> Task:
Write out exactly the lines of the entries below from the one holding "from mathutils import Matrix, Vector, noise" to the one holding "Triple = tuple[float, float, float]", inclusive, and leave out all other lines.

----- Raw data

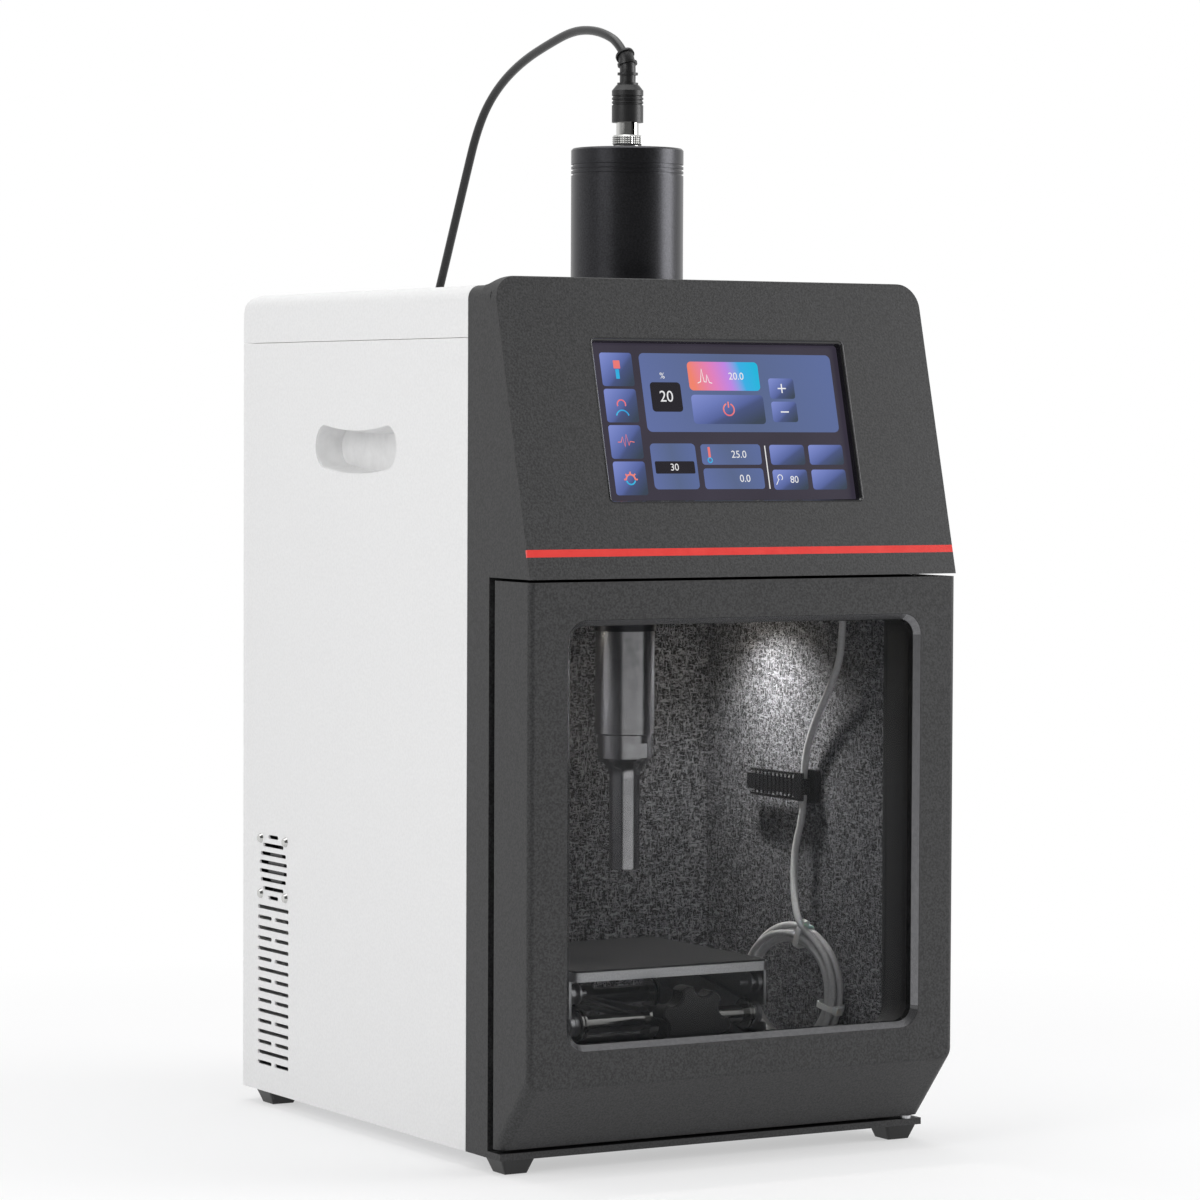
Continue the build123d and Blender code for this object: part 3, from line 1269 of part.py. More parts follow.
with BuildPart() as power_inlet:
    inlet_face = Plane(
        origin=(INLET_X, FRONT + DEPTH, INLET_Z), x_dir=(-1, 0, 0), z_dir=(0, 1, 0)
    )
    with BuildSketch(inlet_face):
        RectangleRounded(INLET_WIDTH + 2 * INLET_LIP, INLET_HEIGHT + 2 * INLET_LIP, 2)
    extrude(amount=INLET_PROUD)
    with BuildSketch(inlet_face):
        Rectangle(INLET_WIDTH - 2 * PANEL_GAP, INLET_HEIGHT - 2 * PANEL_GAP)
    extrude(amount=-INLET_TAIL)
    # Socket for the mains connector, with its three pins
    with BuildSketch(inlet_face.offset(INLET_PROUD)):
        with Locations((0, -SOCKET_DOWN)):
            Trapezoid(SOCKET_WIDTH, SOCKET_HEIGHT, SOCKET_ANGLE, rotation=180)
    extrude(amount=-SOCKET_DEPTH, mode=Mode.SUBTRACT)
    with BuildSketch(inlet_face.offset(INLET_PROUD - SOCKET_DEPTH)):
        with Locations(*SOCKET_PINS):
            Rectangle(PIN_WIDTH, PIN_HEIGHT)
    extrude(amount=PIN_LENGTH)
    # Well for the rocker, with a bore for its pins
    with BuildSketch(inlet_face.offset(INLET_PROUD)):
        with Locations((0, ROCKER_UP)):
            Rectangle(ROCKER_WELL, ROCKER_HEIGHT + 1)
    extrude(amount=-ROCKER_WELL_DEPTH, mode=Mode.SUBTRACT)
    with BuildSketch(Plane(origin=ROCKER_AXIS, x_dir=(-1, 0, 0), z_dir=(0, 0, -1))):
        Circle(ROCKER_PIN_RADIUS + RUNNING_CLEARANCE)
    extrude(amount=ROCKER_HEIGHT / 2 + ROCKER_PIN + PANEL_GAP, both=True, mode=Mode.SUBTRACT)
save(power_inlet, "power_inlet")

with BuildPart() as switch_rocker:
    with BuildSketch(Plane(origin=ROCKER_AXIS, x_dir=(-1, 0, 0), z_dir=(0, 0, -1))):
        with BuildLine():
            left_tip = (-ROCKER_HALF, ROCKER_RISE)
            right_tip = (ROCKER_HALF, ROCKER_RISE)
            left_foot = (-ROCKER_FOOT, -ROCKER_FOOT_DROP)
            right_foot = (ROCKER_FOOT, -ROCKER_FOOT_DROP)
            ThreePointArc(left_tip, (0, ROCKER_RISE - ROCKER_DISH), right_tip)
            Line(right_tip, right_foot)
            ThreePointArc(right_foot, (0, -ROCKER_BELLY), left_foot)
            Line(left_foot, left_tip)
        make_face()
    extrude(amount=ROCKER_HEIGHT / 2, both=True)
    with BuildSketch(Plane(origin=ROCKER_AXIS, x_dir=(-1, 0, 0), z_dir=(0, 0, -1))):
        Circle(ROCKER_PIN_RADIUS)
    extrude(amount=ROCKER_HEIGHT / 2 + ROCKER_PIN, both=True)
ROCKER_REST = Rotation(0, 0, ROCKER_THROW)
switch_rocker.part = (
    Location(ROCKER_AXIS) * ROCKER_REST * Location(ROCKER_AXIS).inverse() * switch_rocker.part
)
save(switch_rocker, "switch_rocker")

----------
----- Raw data

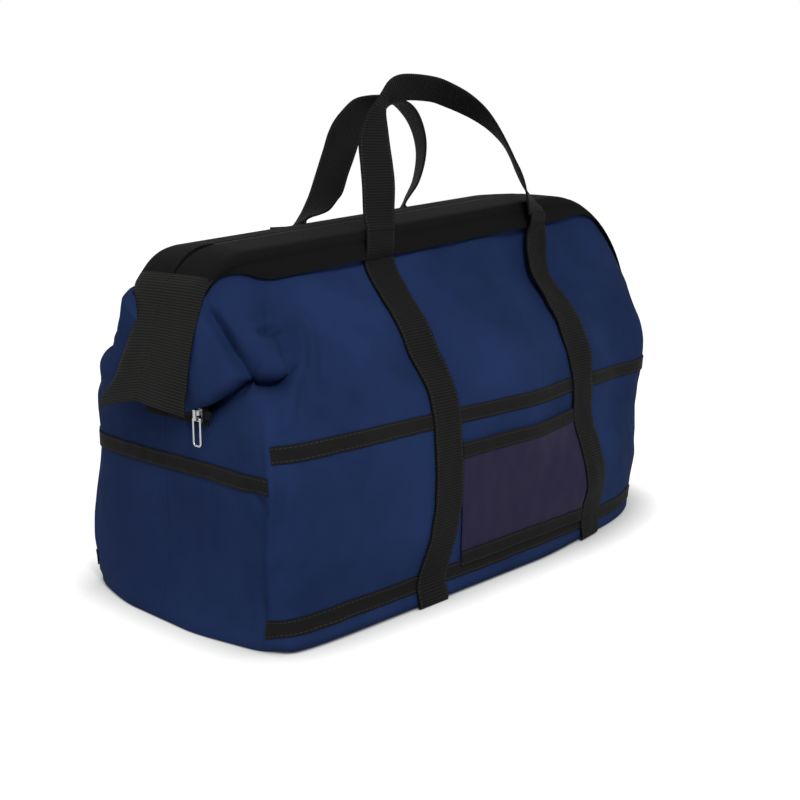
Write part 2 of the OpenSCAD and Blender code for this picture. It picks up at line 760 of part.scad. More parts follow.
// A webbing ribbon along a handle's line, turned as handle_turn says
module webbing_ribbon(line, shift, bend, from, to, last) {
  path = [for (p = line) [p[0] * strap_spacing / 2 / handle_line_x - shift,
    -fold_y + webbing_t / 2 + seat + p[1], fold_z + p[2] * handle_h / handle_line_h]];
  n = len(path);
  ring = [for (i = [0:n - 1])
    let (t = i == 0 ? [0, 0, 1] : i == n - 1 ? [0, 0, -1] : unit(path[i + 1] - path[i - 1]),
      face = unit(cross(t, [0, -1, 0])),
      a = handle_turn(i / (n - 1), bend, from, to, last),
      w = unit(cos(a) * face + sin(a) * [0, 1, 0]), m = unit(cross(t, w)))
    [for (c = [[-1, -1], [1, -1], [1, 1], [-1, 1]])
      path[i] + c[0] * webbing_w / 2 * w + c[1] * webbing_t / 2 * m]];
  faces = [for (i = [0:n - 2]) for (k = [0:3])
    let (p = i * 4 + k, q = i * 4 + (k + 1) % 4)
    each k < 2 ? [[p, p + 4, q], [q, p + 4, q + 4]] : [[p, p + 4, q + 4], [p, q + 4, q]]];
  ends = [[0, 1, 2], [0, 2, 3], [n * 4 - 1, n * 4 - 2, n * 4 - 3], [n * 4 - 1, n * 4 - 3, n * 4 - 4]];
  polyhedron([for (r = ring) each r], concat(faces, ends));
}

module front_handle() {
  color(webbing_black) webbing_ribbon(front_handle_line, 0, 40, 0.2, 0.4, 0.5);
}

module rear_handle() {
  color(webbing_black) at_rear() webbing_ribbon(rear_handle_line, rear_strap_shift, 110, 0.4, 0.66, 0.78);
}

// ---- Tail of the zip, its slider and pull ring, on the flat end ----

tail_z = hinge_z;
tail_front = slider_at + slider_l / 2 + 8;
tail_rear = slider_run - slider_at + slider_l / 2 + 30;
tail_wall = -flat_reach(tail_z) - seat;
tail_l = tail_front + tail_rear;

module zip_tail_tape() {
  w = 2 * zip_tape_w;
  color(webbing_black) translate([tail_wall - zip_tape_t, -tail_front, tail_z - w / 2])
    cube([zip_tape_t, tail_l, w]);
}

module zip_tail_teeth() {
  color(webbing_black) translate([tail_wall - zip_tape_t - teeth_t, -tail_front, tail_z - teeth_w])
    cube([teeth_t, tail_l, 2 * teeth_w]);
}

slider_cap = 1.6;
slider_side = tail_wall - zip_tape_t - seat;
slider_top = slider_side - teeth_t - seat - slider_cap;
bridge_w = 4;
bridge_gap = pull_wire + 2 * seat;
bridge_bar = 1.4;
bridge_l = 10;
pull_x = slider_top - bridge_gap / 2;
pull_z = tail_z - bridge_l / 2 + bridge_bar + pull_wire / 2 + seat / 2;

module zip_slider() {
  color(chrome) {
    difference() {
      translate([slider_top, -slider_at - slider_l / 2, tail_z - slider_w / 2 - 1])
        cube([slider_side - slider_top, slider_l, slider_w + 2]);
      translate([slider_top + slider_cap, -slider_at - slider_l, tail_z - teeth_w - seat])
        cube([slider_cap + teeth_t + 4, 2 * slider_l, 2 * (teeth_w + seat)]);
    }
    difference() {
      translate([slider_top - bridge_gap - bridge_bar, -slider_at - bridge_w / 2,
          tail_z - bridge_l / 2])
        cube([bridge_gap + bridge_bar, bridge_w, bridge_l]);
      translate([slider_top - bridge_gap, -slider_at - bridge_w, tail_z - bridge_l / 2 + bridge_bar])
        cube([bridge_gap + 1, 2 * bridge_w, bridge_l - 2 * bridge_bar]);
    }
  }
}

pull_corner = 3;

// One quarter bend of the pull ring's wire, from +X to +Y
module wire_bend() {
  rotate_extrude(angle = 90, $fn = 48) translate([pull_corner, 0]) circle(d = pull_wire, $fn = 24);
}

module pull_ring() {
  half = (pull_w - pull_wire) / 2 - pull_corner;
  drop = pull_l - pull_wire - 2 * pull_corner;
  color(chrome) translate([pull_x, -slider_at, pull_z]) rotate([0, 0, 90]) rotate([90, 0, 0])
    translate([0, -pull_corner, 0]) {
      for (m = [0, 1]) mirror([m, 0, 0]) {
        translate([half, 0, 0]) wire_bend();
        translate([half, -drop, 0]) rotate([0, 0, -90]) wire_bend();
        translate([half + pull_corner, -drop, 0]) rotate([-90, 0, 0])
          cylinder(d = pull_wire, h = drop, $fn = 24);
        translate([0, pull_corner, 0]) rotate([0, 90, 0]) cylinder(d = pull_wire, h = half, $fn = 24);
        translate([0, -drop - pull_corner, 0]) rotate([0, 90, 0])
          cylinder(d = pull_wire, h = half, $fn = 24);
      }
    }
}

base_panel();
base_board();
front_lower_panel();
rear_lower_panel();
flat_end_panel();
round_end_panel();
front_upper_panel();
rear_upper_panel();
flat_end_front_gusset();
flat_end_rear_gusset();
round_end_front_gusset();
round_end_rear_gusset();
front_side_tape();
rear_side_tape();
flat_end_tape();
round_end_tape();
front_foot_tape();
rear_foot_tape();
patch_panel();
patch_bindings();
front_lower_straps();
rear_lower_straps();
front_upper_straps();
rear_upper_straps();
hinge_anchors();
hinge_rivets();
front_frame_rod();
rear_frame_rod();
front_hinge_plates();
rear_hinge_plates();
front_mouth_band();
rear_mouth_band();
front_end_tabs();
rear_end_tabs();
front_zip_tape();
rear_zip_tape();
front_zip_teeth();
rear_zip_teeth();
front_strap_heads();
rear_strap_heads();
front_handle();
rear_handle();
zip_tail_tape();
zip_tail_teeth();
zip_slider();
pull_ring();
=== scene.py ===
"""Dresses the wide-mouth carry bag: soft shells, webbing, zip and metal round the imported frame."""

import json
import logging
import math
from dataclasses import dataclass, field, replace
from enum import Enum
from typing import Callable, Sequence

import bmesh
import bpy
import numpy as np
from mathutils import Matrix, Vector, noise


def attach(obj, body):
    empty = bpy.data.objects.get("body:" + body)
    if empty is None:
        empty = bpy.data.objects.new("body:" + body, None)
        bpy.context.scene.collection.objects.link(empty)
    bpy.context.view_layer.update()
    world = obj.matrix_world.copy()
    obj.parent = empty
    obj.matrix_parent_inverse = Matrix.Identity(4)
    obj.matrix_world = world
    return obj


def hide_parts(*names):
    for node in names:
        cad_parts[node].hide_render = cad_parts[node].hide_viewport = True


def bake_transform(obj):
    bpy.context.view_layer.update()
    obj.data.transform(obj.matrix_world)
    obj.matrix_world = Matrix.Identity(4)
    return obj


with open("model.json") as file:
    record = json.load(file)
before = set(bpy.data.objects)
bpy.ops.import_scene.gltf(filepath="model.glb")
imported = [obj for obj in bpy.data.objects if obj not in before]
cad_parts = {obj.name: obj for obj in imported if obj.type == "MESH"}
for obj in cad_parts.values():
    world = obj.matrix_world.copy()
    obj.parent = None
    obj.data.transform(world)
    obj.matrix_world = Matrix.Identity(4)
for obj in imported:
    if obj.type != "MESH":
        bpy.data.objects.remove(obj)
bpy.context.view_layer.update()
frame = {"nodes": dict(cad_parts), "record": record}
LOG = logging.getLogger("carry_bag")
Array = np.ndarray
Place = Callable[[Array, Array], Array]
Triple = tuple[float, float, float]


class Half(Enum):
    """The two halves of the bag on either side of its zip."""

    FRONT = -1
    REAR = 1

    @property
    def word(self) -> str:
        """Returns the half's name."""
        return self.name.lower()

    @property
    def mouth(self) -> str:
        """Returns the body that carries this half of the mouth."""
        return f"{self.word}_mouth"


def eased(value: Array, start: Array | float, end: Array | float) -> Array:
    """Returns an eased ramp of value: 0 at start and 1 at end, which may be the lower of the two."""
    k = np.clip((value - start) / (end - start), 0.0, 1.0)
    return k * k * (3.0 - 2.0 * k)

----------

> Output below:
from mathutils import Matrix, Vector, noise


def attach(obj, body):
    empty = bpy.data.objects.get("body:" + body)
    if empty is None:
        empty = bpy.data.objects.new("body:" + body, None)
        bpy.context.scene.collection.objects.link(empty)
    bpy.context.view_layer.update()
    world = obj.matrix_world.copy()
    obj.parent = empty
    obj.matrix_parent_inverse = Matrix.Identity(4)
    obj.matrix_world = world
    return obj


def hide_parts(*names):
    for node in names:
        cad_parts[node].hide_render = cad_parts[node].hide_viewport = True


def bake_transform(obj):
    bpy.context.view_layer.update()
    obj.data.transform(obj.matrix_world)
    obj.matrix_world = Matrix.Identity(4)
    return obj


with open("model.json") as file:
    record = json.load(file)
before = set(bpy.data.objects)
bpy.ops.import_scene.gltf(filepath="model.glb")
imported = [obj for obj in bpy.data.objects if obj not in before]
cad_parts = {obj.name: obj for obj in imported if obj.type == "MESH"}
for obj in cad_parts.values():
    world = obj.matrix_world.copy()
    obj.parent = None
    obj.data.transform(world)
    obj.matrix_world = Matrix.Identity(4)
for obj in imported:
    if obj.type != "MESH":
        bpy.data.objects.remove(obj)
bpy.context.view_layer.update()
frame = {"nodes": dict(cad_parts), "record": record}
LOG = logging.getLogger("carry_bag")
Array = np.ndarray
Place = Callable[[Array, Array], Array]
Triple = tuple[float, float, float]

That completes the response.